Data was available for every transit agency in the Greater Toronto and Hamilton Area, apart from paratransit services (e.g. Wheel-Trans, Transhelp, DARTS, etc.) and Milton and Caledon Transit, the smallest fixed-route services. The graph below shows the how the usage of the Transit app fluctuated based upon the expected value, reflected as a percentage.
Note how the actual Transit app usage dropped by over 40% for every transit agency on Monday, February 17, which was Family Day, a provincial holiday in Ontario. Most transit services were operating on a weekend or holiday service, while students and many workers did not take transit. This was likely compared with normal Mondays, hence the one-day drop.
It wasn’t until the second week of March that ridership began to decline as the number of COVID-19 cases began to surge in Canada and the United States, and governments began announcing new measures to reduce the rate of infection. On Thursday March 12, Ontario announced that public schools, scheduled to close for March Break, would stay closed for two additional weeks (the shutdown has since been extended). That day, the National Basketball League suspended the season, followed quickly by all other sports leagues. Employers began to implement contingency measures, such as work-from-home arrangements. By Monday the 16th, all restaurants were closed to sit-down clientele, and most entertainment venues closed.
By the week of March 29, transit demand was down by 75 to 82 percent across the Greater Toronto Area. Although many workers were either laid off or were sent home to work, employees in the healthcare, personal care, logistics, essential retail service (i.e. grocery workers), and food manufacturing industries remained on the job. This is evident in the difference between the demand for the subway (-81%) and the surface network (buses and streetcars, -76%) as they serve very different employment centres. Transit’s numbers are comparable to the TTC’s own ridership estimates.

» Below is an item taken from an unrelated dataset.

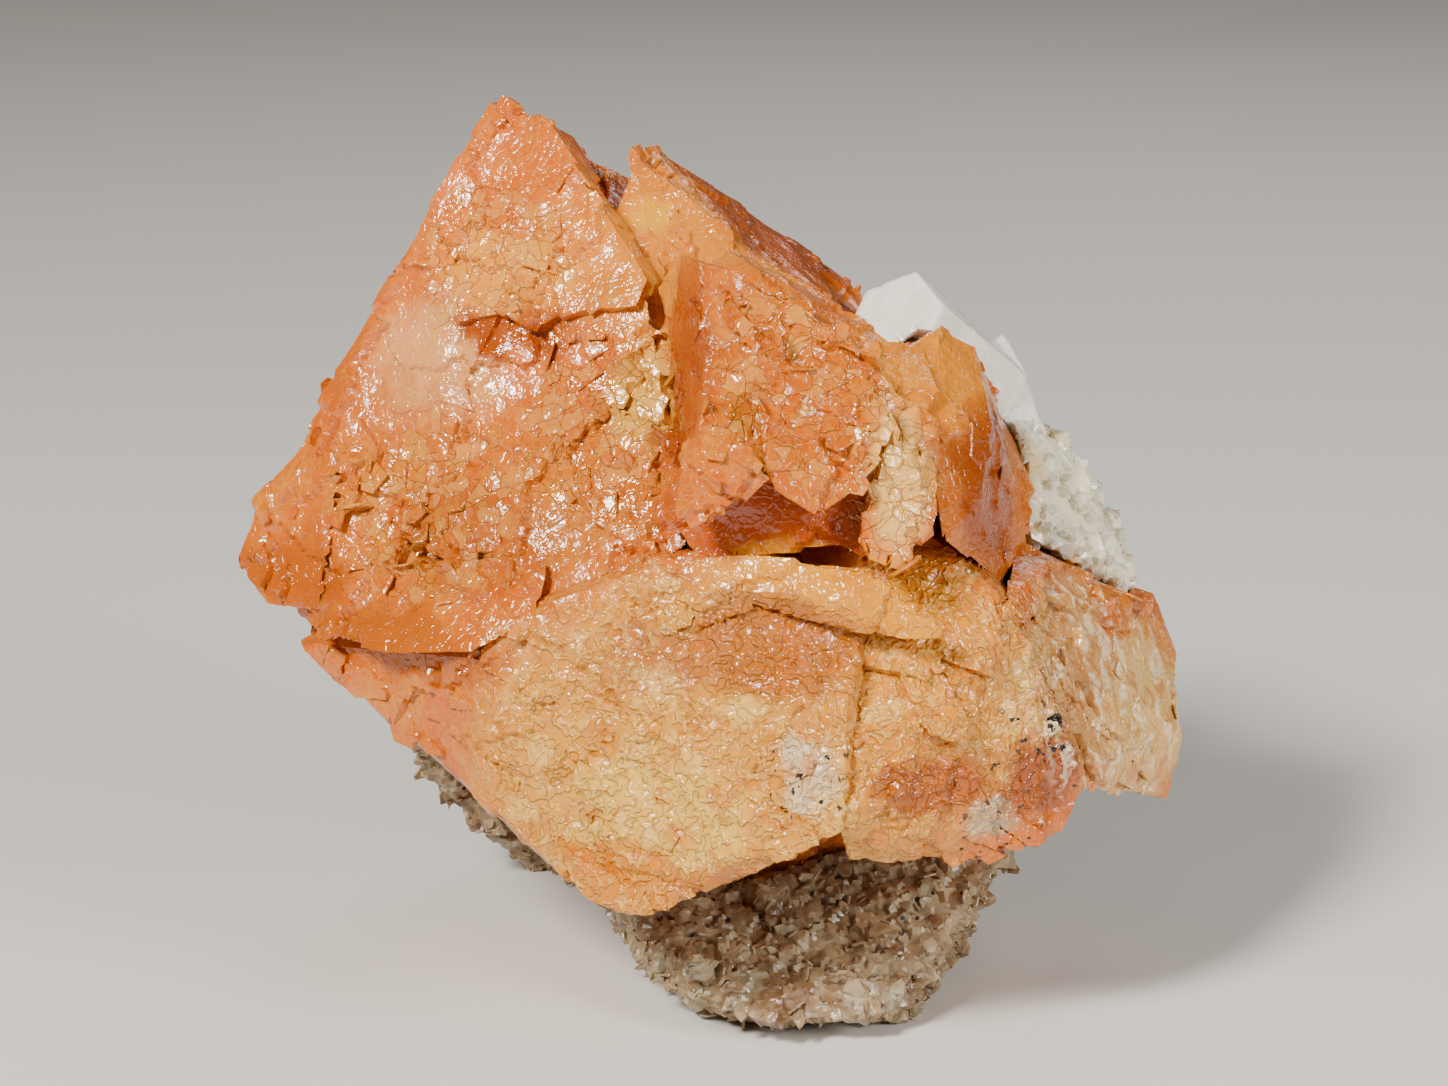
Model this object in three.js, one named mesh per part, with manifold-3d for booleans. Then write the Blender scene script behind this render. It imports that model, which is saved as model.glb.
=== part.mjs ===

Brampton Transit had the lowest estimated reduction in demand, at -75%. This could be for the same reasons that several bus routes in Toronto saw crowding despite a system-wide drop in ridership. Brampton’s population is relatively lower-income than many other suburban municipalities in Halton, Peel, and York Regions. Brampton also has many large food processing employers, such as Maple Lodge Farms, and many warehouses and distribution centres, including two major Amazon Fulfillment Centres. Brampton Transit connects to other major manufacturing and logistics employment areas in Mississauga, Vaughan and Toronto, including Pearson Airport.
Oakville Transit had the greatest drop, which can be explained by two factors. The first is that Oakville, is a relatively more affluent municipality, with fewer logistics and food industry employers. Secondly, its bus network is designed entirely to connect with GO Transit’s Lakeshore Line, which feeds Downtown Toronto. Therefore, the ridership dependent on Oakville Transit is more likely to be working from home than Brampton’s.
With the sudden drop in ridership, there’s also a sudden drop in revenue. While many systems, including Brampton Transit and GO Transit have made service reductions, they have been careful to ensure enough capacity remains to safely meet demand. Every system has also increased vehicle and station cleaning, and most have stopped collecting fares to protect both passengers and operators. Just like laid-off employees, students, and freelance workers, transit too will need a bailout of some kind to rebuild lost ridership and maintain safe and healthy services.
Transit projects such as the Eglinton-Crosstown LRT, the new relief transit service for central Toronto (be it the Relief Line or Ontario Line), and GO Transit expansion must go on, as does the progress made in building ridership at suburban systems such as Brampton and Durham Region.